AVC : les femmes principales victimes mais oubliées de la recherche

L’AVC représente la première cause de mortalité chez les femmes dans le monde mais ces dernières restent très mal informées de leurs facteurs de risque.

La rédaction d'Allo Docteurs
La rédaction d'Allo Docteurs
Rédigé le
AVC : les femmes principales victimes mais oubliées de la recherche

L’AVC représente la première cause de mortalité chez la femme au niveau mondial. Pourtant, elles demeurent peu informées de ce risque, restent sous représentées dans les essais cliniques, et les données sur les spécificités de ce groupe de population sont très hétérogènes d’un pays à l’autre, voire manquantes. C’est dans ce contexte que Charlotte Cordonnier (Inserm - CHU Lille) a coordonné une revue des publications internationales, publiée ce mois-ci dans la revue Nature reviews Neurology. Une étude écrite par des femmes chercheuses pour les femmes. Objectif : pointer les spécificités de l’AVC chez la femme afin de dégager des priorités de recherche futures et sensibiliser les pouvoirs publics pour faire décroître ce fléau mondial.

Des facteurs de risque spécifiques à la femme

Certains facteurs de risque de l'AVC sont plus sévères chez la femme que chez l'homme. En effet, le diabète ou l’hypertension sont plus importants chez les femmes et il a été montré que la survenue d’une hypertension au cours de la grossesse affectait le risque d’AVC de nombreuses années après la grossesse. La fibrillation auriculaire par exemple double le risque d’AVC par rapport aux hommes. Selon Charlotte Cordonnier, ces différences entre les hommes et les femmes n’ont émergé que récemment sous l’impulsion de la féminisation de la recherche. "Or être un homme ou une femme est une différence majeure", rappelle-t-elle. "L’objectif de cette publication est de sensibiliser le monde scientifique sur l’importance de réaliser des études qui prennent en compte les femmes afin de prescrire des traitements ad hoc. Pour l’AVC, on sait que les femmes de 80 ans sont les plus fortement touchées, néanmoins les études scientifiques disponibles ont été réalisées sur des hommes de 60 ans", précise la chercheuse. (Dans la plupart des études, il y a une limite d’âge pour éviter les cas de co-morbidité, ce qui explique que les personnes âgées soient écartées). De même, les tests réalisés sur des souris ne prennent en compte souvent que les mâles. Or, selon la chercheuse, si les médecins étaient mieux informés des spécificités liées à l’AVC chez la femme, ils pourraient mieux la soigner.

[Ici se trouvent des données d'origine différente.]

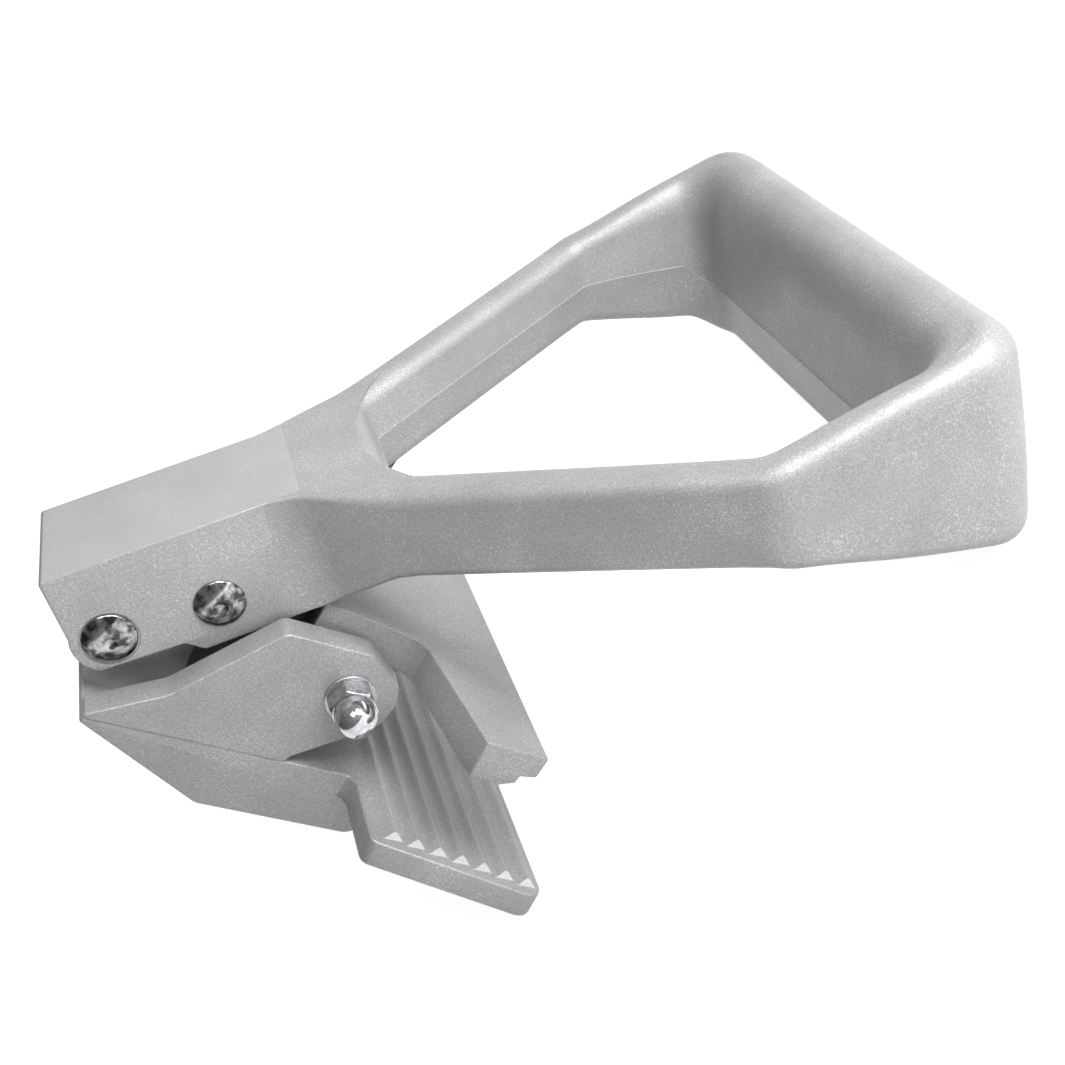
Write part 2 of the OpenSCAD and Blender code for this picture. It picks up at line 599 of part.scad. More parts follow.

Des AVC considérés au départ comme des crises d'hystérie

Par ailleurs, les études internationales disponibles actuellement mettent en lumière des difficultés de prise en charge et de traitement de l’AVC chez la femme. "Les délais sont plus longs pour arriver à l’hôpital, et le diagnostic moins vite posé que chez l’homme, ce qui entraîne un traitement moins approprié", explique Charlotte Cordonnier. Les raisons de cette situation ne sont pas totalement claires même si les auteures précisent que les femmes, bien que connaissant davantage les symptômes d’un AVC que les hommes, seraient moins promptes à appeler l’ambulance pour elles-mêmes". Contrairement à ce que Charlotte Cordonnier pensait avant de commencer cette étude, ce sont bel et bien des facteurs socio-culturels qui sont en jeu dans les retards de prise en charge, plutôt que des données purement médicales. "Le professeur Charcot au 19ème siècle a mené plusieurs conférences pour expliquer que les femmes souffrent de crises d’hystérie, d’anxiété ou d’angoisse. C’est pourquoi aujourd'hui encore, lorsqu'elles arrivent aux urgences après un AVC, trop de médecins ne pensent pas tout de suite à l’AVC mais à l’hystérie", explique la chercheuse.

Vers des recommandations internationales spécifiques ?

Les auteures estiment qu’un meilleur contrôle des facteurs de risque spécifiques chez les femmes ainsi que des recommandations internationales soient nécessaires pour réduire l’incidence de l’AVC féminin. "C’est bien le cerveau qui cause la plus grande mortalité chez les femmes", insiste la chercheuse. Des campagnes telles que "Je suis une femme", lancée par la World Stroke Organization pourraient compléter ces dispositifs en soulignant le fait que les femmes sont souvent les premières au sein de la famille à prendre soin de la victime d’un AVC mais néanmoins les moins biens prises en charge quand ce sont elles les victimes. Pourtant, pour qu’un AVC ne laisse pas de séquelles, il faut que les secours interviennent dans les premières heures.

" Les essais cliniques devraient aussi être conçus en prenant en compte la population des femmes, de manière à disposer de données plus complètes concernant les traitements et prises en charges efficaces", concluent les auteures de l'étude.